Australian Health Review 40(3) 311-318 https://doi.org/10.1071/AH15050
Submitted: 26 March 2015  Accepted: 27 July 2015   Published: 23 November 2015

Abstract

In 2005, the Australian Productivity Commission made a recommendation that a national health registration regimen and a consolidated national accreditation regimen be established. On 1 July 2010, the National Registration and Accreditation Scheme (NRAS) for health practitioners came into effect and the Australian Health Practitioner Regulation Agency (AHPRA) became the single national oversight agency for health professional regulation. It is governed by the Health Practitioner Regulation National Law Act (the National Law). While all states and territories joined NRAS for registration and accreditation, NSW did not join the scheme for the handling of complaints, but retained its existing co-regulatory complaint-handling system. All other states and territories joined the national notification (complaints) scheme prescribed in the National Law.

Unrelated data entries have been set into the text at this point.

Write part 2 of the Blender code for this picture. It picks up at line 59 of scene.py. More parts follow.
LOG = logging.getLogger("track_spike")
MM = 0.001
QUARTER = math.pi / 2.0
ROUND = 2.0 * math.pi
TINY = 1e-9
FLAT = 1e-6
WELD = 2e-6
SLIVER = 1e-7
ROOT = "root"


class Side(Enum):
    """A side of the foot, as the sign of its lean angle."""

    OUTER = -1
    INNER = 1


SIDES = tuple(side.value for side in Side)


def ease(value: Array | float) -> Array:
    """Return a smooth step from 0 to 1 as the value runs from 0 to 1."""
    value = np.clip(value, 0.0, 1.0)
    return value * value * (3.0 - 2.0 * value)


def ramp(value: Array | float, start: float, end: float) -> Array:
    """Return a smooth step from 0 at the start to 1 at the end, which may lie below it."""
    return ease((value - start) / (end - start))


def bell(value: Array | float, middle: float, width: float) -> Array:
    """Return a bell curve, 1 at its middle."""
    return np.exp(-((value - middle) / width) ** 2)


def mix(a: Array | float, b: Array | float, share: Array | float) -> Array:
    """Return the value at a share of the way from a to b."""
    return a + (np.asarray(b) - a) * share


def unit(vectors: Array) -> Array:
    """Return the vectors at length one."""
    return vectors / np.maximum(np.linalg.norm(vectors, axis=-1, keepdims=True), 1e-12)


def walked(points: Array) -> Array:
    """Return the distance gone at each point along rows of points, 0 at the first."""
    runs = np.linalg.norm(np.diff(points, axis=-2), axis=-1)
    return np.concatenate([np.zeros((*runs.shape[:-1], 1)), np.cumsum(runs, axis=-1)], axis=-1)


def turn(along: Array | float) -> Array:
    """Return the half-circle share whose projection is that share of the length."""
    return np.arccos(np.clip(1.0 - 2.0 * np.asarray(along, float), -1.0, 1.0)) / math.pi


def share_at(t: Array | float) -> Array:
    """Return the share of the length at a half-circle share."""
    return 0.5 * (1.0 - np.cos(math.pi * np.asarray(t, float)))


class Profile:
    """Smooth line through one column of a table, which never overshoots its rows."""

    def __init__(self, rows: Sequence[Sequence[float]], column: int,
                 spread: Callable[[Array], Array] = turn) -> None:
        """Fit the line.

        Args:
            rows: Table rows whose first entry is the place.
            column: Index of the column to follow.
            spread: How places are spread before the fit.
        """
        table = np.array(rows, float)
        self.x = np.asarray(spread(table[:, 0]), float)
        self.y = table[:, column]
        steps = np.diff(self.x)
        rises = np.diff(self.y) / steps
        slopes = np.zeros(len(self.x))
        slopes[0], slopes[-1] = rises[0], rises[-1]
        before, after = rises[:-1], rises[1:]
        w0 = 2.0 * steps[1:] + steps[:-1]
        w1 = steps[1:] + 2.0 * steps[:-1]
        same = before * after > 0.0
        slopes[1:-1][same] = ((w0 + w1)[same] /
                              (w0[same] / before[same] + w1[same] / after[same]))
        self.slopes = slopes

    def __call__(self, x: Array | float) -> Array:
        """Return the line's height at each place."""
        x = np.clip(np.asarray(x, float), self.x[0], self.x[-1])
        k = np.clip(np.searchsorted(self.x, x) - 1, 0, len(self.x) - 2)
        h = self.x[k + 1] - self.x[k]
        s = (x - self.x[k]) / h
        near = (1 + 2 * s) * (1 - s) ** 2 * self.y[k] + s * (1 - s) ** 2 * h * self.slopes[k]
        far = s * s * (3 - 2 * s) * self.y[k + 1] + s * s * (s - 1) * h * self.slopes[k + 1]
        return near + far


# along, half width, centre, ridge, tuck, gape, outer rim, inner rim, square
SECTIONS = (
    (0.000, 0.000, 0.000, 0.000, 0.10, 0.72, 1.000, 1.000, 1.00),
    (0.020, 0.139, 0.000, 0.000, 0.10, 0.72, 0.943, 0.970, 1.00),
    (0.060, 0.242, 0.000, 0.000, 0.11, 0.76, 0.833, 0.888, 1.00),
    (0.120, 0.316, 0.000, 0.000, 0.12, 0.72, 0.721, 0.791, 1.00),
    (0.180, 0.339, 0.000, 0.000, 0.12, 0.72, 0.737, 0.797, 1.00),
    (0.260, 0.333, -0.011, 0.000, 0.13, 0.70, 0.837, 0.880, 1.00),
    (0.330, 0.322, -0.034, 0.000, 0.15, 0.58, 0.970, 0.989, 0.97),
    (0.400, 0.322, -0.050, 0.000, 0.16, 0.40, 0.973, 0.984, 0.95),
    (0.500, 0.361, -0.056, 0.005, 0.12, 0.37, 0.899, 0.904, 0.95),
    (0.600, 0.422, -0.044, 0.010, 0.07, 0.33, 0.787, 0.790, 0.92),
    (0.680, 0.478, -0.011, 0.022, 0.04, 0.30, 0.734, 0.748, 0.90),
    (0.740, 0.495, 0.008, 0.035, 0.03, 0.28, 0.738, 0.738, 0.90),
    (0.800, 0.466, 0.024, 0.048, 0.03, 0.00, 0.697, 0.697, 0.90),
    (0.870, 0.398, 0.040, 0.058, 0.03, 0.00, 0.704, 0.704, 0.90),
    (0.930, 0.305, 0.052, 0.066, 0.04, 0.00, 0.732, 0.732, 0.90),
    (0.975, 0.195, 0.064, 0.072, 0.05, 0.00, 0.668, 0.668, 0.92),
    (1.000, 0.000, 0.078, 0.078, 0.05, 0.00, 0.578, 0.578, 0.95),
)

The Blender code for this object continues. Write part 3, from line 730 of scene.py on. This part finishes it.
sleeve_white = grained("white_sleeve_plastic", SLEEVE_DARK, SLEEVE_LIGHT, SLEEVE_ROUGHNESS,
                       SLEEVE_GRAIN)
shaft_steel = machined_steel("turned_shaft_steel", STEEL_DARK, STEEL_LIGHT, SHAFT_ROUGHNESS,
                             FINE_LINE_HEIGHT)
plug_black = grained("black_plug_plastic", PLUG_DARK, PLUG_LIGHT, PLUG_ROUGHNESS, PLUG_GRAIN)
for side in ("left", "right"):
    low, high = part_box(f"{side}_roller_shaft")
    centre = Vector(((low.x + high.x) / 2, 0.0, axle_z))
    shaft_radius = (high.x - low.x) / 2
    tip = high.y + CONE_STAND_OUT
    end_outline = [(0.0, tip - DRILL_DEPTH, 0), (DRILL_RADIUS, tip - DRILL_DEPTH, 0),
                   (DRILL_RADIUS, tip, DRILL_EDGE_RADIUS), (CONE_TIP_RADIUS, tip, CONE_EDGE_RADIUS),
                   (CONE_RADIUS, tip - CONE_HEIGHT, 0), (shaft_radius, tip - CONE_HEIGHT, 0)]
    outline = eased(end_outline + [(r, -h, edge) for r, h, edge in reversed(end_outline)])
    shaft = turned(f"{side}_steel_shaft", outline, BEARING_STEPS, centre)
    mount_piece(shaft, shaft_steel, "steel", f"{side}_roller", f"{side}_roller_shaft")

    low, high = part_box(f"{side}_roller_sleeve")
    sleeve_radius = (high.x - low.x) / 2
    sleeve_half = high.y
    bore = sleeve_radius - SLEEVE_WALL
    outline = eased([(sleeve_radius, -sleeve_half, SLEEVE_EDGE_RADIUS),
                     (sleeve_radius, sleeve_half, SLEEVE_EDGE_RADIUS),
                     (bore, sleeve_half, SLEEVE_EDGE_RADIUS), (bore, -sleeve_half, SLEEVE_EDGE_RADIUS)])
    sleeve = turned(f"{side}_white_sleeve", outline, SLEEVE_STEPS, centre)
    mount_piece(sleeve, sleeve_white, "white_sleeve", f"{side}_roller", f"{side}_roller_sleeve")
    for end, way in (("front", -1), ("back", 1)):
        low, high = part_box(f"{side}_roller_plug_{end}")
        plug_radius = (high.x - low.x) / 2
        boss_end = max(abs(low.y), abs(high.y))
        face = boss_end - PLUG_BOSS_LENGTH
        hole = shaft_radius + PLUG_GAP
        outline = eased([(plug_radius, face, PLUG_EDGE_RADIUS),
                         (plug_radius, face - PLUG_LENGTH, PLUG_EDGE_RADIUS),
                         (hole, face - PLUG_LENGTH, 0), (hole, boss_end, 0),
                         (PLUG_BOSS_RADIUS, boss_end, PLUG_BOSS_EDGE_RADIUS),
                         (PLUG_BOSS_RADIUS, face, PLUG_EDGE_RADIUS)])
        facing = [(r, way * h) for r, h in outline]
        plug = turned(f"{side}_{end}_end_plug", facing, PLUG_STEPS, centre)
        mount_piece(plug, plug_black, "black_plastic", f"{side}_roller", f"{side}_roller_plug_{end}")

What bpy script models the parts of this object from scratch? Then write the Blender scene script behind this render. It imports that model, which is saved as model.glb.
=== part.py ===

Because the introduction of NRAS brings with it new processes and governance around the management of complaints that apply to all regulated health professionals in all states and territories except NSW, where complaints management remains largely unchanged, there is a need for comparative analysis of these differing national and NSW approaches to the management of complaints/notifications about health professionals, not only to allow transparency for consumers, but also to assess consistency of decision making around complaints/notifications across jurisdictions. This paper describes the similarities and differences for complaints/notifications handling between the NRAS and NSW schemes and briefly discusses subsequent and potential changes in other jurisdictions.